Kind of wondering about bit shifting approaches now.. For A in 0..3:
lsr a
bcs plus1 ;2 or 3 cycles
plus1
lsr a
bcs plus2 ;2 or 4 cycles
plus2 ; <- page boundary
..But do you still get the extra cycle cost when branching to the next instruction? |
| |
HCL
Registered: Feb 2003 Posts: 728 |
..that's the kind of timing i have seen in some Crest-demos i think. It saves some space, but needs a few more cycles for LSR and an extra branch.
lsr
sta br+1
bcc br
br: bpl..
nop
nop
..
|
| |
chatGPZ
Registered: Dec 2001 Posts: 11386 |
thats the one posted by hannes sommer in 64er mag about hundred years ago... :=) |
| |
Ninja
Registered: Jan 2002 Posts: 411 |
Using page-crossing branches to waste a cycle is not exactly brandnew as well... ;) |
| |
Copyfault
Registered: Dec 2001 Posts: 478 |
If I leave out the "Ninja-method" for the moment (which is unbeatable without question) my favourite way of dejittering looks like this:
lda timer ;synced to give A=$17,...,$10
lsr ;A=$0b,$0b,$0a,$0a,$09,$09,$08,$08, C set for odd values
bcs .skip1 ;that bit shifting trick found in Crest-demos as mentioned before by HCL
.skip1 asr #$03 ;after "AND #$03": A=$03,$03,$02,$02,$01,$01,$00,$00
;after "LSR": A=$01,$01,$01,$01,$00,$00,$00,$00, C set for odd values
bcc .skip2 ;waste 2 cycles if C set
bcs .skip2
.skip4 bne .end ;waste 4 cycles for non-vanishing A
.skip2 bne .skip4
.end
...
This is more or less a slightly "stretched" version of the approach found in the Crest-demos.

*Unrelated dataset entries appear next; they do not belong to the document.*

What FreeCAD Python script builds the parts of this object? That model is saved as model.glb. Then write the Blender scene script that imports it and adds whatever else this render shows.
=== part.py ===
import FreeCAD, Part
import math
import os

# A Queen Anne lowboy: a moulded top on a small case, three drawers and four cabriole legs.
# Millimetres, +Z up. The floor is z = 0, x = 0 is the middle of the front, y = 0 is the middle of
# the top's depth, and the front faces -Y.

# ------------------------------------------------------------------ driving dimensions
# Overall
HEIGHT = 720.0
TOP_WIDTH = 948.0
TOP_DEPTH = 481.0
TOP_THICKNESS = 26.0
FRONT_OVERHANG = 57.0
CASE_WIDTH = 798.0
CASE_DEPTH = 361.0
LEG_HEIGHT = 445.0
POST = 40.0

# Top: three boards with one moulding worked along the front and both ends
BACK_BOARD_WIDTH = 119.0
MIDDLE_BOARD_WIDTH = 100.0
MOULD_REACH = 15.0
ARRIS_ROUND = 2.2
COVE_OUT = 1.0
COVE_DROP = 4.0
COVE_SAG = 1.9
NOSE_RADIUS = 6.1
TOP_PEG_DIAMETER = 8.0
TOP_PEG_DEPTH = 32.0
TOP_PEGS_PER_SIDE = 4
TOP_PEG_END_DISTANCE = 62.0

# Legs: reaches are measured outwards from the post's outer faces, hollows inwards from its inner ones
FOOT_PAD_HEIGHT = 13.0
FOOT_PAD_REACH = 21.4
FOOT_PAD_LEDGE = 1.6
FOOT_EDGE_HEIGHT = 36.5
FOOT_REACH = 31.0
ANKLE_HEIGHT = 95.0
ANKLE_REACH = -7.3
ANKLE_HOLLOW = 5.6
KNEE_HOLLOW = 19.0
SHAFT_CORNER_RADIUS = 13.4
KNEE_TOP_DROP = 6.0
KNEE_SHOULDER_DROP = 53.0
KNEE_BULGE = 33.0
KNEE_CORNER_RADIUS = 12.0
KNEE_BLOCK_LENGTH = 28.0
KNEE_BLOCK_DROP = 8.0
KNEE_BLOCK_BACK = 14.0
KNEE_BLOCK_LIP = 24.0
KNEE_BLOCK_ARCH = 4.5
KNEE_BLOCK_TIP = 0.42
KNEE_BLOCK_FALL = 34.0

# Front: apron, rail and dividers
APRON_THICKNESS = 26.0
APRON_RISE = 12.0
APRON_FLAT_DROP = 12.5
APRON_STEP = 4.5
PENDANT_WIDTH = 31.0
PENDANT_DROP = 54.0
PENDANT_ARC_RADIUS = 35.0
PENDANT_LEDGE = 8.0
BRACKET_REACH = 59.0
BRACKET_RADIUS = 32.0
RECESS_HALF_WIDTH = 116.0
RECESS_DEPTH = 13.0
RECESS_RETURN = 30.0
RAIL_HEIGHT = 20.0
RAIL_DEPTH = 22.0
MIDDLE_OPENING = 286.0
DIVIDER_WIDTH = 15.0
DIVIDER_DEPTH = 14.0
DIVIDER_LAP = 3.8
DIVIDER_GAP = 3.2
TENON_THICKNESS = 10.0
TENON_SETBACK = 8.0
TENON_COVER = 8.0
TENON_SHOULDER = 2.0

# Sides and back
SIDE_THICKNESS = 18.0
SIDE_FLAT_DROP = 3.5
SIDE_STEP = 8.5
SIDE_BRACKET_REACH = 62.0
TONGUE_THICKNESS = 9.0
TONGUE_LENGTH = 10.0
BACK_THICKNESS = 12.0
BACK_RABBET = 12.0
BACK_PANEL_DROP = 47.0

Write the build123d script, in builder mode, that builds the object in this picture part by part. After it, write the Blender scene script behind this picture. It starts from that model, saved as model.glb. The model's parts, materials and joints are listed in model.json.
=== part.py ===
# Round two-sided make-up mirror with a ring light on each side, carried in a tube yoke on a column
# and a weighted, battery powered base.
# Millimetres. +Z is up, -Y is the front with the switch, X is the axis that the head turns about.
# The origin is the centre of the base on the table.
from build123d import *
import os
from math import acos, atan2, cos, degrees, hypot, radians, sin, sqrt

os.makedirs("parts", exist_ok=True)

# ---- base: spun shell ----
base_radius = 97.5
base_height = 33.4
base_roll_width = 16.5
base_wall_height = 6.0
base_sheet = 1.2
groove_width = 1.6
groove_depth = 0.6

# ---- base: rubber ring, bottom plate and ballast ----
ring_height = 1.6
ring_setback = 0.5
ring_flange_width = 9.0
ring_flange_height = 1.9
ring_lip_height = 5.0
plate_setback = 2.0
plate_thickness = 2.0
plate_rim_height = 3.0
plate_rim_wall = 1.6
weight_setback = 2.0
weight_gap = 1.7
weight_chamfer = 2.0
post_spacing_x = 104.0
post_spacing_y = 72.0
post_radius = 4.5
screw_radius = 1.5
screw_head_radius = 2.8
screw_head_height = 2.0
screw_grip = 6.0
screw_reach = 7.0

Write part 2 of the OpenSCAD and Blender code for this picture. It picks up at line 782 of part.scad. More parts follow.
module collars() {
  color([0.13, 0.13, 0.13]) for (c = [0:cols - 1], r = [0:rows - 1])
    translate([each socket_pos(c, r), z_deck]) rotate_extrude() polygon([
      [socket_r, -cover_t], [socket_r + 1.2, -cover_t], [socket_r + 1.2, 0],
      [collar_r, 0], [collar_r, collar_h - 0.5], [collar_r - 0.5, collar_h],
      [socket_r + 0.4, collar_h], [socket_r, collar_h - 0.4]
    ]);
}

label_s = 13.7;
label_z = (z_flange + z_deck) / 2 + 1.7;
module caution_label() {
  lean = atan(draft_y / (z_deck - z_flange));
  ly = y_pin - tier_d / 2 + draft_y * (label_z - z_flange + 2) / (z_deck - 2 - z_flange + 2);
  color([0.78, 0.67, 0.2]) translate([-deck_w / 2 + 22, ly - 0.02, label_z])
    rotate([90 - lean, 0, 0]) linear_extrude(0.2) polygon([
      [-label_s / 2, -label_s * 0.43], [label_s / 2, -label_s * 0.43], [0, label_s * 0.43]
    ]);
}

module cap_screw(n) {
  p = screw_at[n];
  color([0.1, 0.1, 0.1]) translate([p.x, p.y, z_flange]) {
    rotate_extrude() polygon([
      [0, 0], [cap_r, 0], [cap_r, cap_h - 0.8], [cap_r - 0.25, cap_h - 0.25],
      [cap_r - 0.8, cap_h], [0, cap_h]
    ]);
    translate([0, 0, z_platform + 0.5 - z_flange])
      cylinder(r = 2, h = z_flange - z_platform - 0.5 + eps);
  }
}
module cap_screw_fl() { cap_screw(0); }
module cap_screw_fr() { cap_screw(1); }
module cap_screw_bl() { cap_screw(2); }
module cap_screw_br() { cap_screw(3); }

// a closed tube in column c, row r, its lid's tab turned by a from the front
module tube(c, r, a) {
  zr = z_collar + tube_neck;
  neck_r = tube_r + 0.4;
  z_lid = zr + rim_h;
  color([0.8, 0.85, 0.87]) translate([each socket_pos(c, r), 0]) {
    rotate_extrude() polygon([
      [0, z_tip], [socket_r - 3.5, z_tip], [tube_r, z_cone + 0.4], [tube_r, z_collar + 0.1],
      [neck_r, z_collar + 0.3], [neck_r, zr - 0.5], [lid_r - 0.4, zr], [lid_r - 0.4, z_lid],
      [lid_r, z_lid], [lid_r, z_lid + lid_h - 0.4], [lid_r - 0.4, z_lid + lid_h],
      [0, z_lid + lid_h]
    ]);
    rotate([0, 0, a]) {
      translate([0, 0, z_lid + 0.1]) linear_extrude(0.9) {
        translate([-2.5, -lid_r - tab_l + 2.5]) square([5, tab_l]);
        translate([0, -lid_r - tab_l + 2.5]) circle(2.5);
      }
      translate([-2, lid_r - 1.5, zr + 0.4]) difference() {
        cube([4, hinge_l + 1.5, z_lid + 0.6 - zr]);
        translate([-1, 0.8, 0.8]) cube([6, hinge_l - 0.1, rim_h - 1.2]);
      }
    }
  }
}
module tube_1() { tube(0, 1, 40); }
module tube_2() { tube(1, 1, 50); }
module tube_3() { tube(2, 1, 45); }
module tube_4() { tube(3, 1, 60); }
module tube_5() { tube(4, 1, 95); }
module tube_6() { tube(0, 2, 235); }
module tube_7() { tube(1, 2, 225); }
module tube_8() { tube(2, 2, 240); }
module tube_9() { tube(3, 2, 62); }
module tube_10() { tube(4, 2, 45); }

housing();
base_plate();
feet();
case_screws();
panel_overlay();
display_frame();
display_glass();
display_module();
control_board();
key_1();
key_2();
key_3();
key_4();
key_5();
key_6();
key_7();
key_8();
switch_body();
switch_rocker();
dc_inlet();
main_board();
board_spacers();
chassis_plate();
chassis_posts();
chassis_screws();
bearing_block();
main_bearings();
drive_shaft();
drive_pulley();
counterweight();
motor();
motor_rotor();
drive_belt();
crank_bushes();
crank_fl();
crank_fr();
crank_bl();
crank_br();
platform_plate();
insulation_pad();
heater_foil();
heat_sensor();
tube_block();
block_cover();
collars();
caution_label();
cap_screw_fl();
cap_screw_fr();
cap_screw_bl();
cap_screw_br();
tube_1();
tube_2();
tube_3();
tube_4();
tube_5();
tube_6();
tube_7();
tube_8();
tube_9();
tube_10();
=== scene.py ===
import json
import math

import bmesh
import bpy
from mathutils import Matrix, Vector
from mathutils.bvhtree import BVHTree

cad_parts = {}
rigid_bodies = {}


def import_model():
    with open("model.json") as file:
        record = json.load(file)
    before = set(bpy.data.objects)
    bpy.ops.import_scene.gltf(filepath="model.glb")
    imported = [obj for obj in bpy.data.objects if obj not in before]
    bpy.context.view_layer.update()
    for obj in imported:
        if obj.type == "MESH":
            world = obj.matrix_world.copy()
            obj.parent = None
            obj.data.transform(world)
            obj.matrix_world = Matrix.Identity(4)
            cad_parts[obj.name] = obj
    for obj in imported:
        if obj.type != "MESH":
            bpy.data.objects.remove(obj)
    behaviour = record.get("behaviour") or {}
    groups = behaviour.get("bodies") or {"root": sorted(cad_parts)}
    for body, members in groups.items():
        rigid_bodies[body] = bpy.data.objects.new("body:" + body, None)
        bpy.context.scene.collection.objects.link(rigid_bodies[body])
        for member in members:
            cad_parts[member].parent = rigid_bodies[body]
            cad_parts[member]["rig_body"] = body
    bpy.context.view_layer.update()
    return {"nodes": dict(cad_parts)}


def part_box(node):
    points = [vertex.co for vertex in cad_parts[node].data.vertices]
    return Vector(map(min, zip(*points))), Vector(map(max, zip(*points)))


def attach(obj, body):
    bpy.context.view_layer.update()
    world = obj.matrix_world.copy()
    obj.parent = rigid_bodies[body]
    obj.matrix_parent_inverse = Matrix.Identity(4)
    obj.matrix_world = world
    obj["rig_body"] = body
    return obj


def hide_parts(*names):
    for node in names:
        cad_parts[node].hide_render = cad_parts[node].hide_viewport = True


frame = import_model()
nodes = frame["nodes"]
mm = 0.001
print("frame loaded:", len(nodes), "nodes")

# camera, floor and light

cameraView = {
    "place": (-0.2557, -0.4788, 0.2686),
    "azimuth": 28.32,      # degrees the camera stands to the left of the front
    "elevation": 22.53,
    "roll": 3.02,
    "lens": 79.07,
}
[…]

No need for any pb's, even no need for an sbc/eor. It can cope only with eight different delay states, though.
I tried to find a way to get rid of one branch instruction but didn't succeed. Either it's totally trivial and I'm just blind or it is UNpossible :)) |
| |
Copyfault
Registered: Dec 2001 Posts: 478 |
Quoting ChristopherJam [...]
Kind of wondering about bit shifting approaches now.. For A in 0..3:
lsr a
bcs plus1 ;2 or 3 cycles
plus1
lsr a
bcs plus2 ;2 or 4 cycles
plus2 ; <- page boundary
..But do you still get the extra cycle cost when branching to the next instruction?
Iirc you don't get that page-crossing penalty cycle if the branch instruction is at a page end (maybe it was the other way around that you always get it also for a non-taken branch, don't remember correctly anymore). Either way, this
...
lsr
bcs plus2
;---
;pb
;---
plus2
won't work as expected to compensate a two-cycle jitter step. |
| |
lft
Registered: Jul 2007 Posts: 369 |
Correct. The offset in the branch instruction is added to the PC, but the PC has already been incremented to the new page so there's no carry and hence no extra cycle. |
| |
ChristopherJam
Registered: Aug 2004 Posts: 1409 |
Aww, I had a bad feeling about that page crossing. Thanks guys.
I also gather the CIA timers never read zero when they're counting down? (which kills another idea I had..) |